To feel nervous in a potentially romantic situation is a natural human reaction, and the writer plays off that archetype here by turning the tables on his forward male protagonist and having him both outwitted and out-danced by the young woman.

Simultaneously, however, a certain connection is established in the way the two converse and make light of each other and themselves. This tension is something to which most all readers can relate, and the touch of humor at the end—the protagonist’s inability to understand French and his decision to resort to bourbon—bring the scene’s verisimilitude home with a flourish.

DEFINITION

An archetype is a recurring pattern or model from which similar patterns or models are drawn. Characters, action, and even writing itself can be archetypal.

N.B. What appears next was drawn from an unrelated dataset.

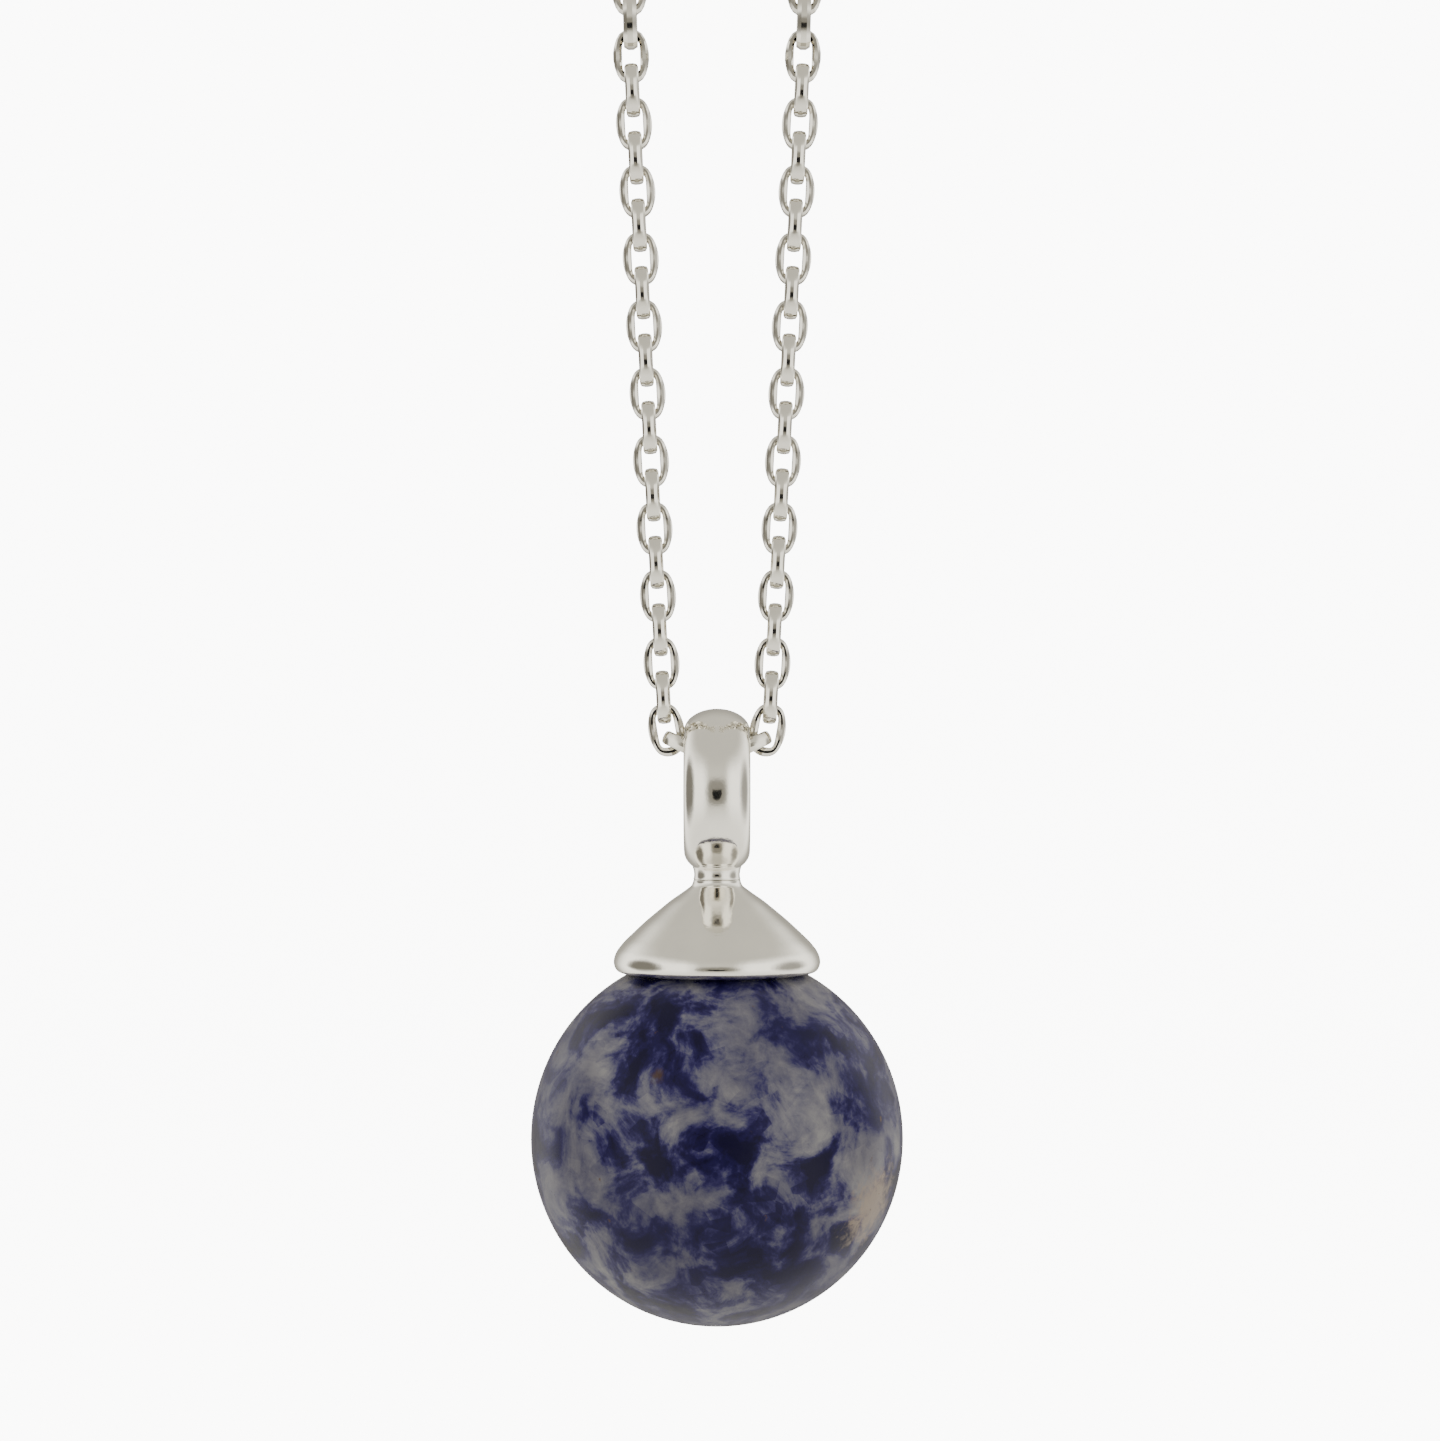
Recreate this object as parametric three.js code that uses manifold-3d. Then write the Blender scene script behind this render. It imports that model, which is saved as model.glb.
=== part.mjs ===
// A ball pendant with a hooded cap on a fine silver anchor chain. Millimetres, +Z up, front at -Y.
//
// The necklace hangs over a horizontal display bar. The bar's axis is the X axis of the part. Each
// strand rises from the bail to the bar, is wound over it, and its end meets the other at the clasp,
// which hangs behind. Below the wound turns every link is a piece of its own.
import * as THREE from 'three';
import { mergeVertices } from 'three/addons/utils/BufferGeometryUtils.js';
import Module from 'manifold-3d';

const wasm = await Module();
wasm.setup();

// ---- Chain dimensions ----
const LINK_WIDTH = 1.566;
const LINK_END_BAR = 0.41;
const LINK_DEPTH = 0.6;
const OPENING_HALF_LENGTH = 0.747;
const OPENING_HALF_WIDTH = 0.385;
const OPENING_CORNER = 0.09;
const LINK_GAP = 0.04;
const LINKS_PER_STRAND = 20;
const PASS_LINK_SLOPE = 25; // degrees above horizontal, of the link beside the centre one
const FIRST_LINK_TILT = 10; // degrees off vertical
const STRAND_SLOPE = 0.053; // sideways run per rise of the strand at its foot
const STRAND_CURVE = 0.0028; // share by which that slope lessens with each millimetre of height

// ---- Pendant dimensions, heights from the pendant's own zero ----
const PENDANT_DROP = 0.4; // centre link's centre down to that zero
const BEAD_DIAMETER = 16;
const BEAD_HEIGHT = -15.98;
const BEAD_HOLE_RADIUS = 0.5;
const BEAD_HOLE_END = -13.2;
const PIN_RADIUS = 0.45;
const PIN_TOP = -5.98;
const PIN_END = -13;
const BAIL_HEIGHT = -1.086;
const BAIL_HOLE_RADIUS = 2.31;
const BAIL_OUTER_RADIUS = 3.55;
const BAIL_HALF_WIDTH = 1.42;
const NECK_RADIUS = 1;
const NECK_END = -4.88;
const SEAM_GAP = 0.02;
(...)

To sum up verisimilitude, remember that you need to remember your written characters and events almost as if they really exist. The reader needs to see, hear, touch, taste, and smell them. But more than that, the reader needs to “feel” that they’re real, that somewhere in the universe, what you’ve written conceivably happened.

This form of total immersion in a piece of writing can have curious side effects. It leads to a certain level of divorce from reality, involving spending large amounts of time living in your imagination. You might even find yourself talking to your characters in your head, holding conversations with them. This might feel odd, but it’s actually a phenomenon many of the best creative writers regularly experience. And if it’s the price of extraordinary creative writing, it’s a rather small price to pay.

The least you need to know

·  Be sure many of your details are concrete.

·  Be sure many of your details are significant.

·  Employ proper judgment when weighing pacing against the number of details you employ.

·  Endeavor to have your details create a written reality that seems lifelike.